*WHAT NEEDS TO BE DONE*: Print the lines beginning with the one that contains "--- the column" and ending with the one that contains "bpy.context.view_layer.update()", exactly, both included, and no other lines.

◇ ◇ ◇ ◇

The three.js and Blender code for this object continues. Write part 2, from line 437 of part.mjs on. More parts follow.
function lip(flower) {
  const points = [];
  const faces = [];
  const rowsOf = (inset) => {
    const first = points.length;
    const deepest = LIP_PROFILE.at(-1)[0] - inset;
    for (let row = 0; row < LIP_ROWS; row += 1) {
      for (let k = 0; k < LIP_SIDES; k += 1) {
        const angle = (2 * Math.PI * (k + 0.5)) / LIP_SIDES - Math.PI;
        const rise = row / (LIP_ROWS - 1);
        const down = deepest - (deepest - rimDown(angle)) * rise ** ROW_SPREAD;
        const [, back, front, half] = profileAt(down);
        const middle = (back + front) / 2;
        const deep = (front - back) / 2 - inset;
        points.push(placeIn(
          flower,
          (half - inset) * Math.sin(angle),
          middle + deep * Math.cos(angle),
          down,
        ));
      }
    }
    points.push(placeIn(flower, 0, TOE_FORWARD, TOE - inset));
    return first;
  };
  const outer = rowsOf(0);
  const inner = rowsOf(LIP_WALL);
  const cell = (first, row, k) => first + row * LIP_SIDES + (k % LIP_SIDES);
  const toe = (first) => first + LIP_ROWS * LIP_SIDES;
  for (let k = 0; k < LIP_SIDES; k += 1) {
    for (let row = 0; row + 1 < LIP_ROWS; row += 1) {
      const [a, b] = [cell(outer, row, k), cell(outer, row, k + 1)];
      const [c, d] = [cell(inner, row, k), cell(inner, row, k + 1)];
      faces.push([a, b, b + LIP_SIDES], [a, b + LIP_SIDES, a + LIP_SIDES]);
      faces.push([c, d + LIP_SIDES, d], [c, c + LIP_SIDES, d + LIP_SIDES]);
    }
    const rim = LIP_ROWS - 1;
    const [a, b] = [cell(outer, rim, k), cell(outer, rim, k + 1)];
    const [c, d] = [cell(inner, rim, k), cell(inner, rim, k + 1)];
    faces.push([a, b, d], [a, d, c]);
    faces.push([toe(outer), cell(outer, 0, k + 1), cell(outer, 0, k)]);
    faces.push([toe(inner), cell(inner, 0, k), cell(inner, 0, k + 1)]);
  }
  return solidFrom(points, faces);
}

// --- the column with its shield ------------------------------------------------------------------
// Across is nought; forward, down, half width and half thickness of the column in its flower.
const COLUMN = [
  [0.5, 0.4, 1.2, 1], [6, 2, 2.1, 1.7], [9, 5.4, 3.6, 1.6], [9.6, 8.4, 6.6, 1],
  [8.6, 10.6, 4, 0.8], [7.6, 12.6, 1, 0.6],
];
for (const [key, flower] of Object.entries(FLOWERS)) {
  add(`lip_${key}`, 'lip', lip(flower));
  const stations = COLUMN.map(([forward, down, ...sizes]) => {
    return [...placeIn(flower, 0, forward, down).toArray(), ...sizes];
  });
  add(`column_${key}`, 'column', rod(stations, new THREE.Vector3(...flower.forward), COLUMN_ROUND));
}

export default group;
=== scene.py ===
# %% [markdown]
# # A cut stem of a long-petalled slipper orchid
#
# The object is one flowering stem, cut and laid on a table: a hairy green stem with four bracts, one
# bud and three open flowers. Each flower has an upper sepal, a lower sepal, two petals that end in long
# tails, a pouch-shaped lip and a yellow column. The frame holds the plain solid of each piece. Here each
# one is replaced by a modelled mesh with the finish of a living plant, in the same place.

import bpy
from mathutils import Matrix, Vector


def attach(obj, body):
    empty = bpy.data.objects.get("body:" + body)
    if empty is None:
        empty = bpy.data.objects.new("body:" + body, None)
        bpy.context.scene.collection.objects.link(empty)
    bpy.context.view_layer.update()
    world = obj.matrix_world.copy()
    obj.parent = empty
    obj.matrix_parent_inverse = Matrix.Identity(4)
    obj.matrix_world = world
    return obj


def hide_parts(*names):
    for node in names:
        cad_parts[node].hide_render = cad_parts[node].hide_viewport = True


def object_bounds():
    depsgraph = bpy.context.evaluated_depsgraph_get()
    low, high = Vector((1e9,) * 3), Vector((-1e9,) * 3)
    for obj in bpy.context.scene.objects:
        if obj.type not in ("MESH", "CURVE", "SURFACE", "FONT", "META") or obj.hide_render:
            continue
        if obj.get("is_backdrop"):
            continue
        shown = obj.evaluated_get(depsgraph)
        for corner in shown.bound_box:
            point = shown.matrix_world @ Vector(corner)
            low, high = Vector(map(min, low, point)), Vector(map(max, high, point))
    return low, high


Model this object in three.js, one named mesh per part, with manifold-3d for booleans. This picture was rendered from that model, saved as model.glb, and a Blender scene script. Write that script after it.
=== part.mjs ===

◇ ◇ ◇ ◇

*THE REPLY*:
// --- the column with its shield ------------------------------------------------------------------
// Across is nought; forward, down, half width and half thickness of the column in its flower.
const COLUMN = [
  [0.5, 0.4, 1.2, 1], [6, 2, 2.1, 1.7], [9, 5.4, 3.6, 1.6], [9.6, 8.4, 6.6, 1],
  [8.6, 10.6, 4, 0.8], [7.6, 12.6, 1, 0.6],
];
for (const [key, flower] of Object.entries(FLOWERS)) {
  add(`lip_${key}`, 'lip', lip(flower));
  const stations = COLUMN.map(([forward, down, ...sizes]) => {
    return [...placeIn(flower, 0, forward, down).toArray(), ...sizes];
  });
  add(`column_${key}`, 'column', rod(stations, new THREE.Vector3(...flower.forward), COLUMN_ROUND));
}

export default group;
=== scene.py ===
# %% [markdown]
# # A cut stem of a long-petalled slipper orchid
#
# The object is one flowering stem, cut and laid on a table: a hairy green stem with four bracts, one
# bud and three open flowers. Each flower has an upper sepal, a lower sepal, two petals that end in long
# tails, a pouch-shaped lip and a yellow column. The frame holds the plain solid of each piece. Here each
# one is replaced by a modelled mesh with the finish of a living plant, in the same place.

import bpy
from mathutils import Matrix, Vector


def attach(obj, body):
    empty = bpy.data.objects.get("body:" + body)
    if empty is None:
        empty = bpy.data.objects.new("body:" + body, None)
        bpy.context.scene.collection.objects.link(empty)
    bpy.context.view_layer.update()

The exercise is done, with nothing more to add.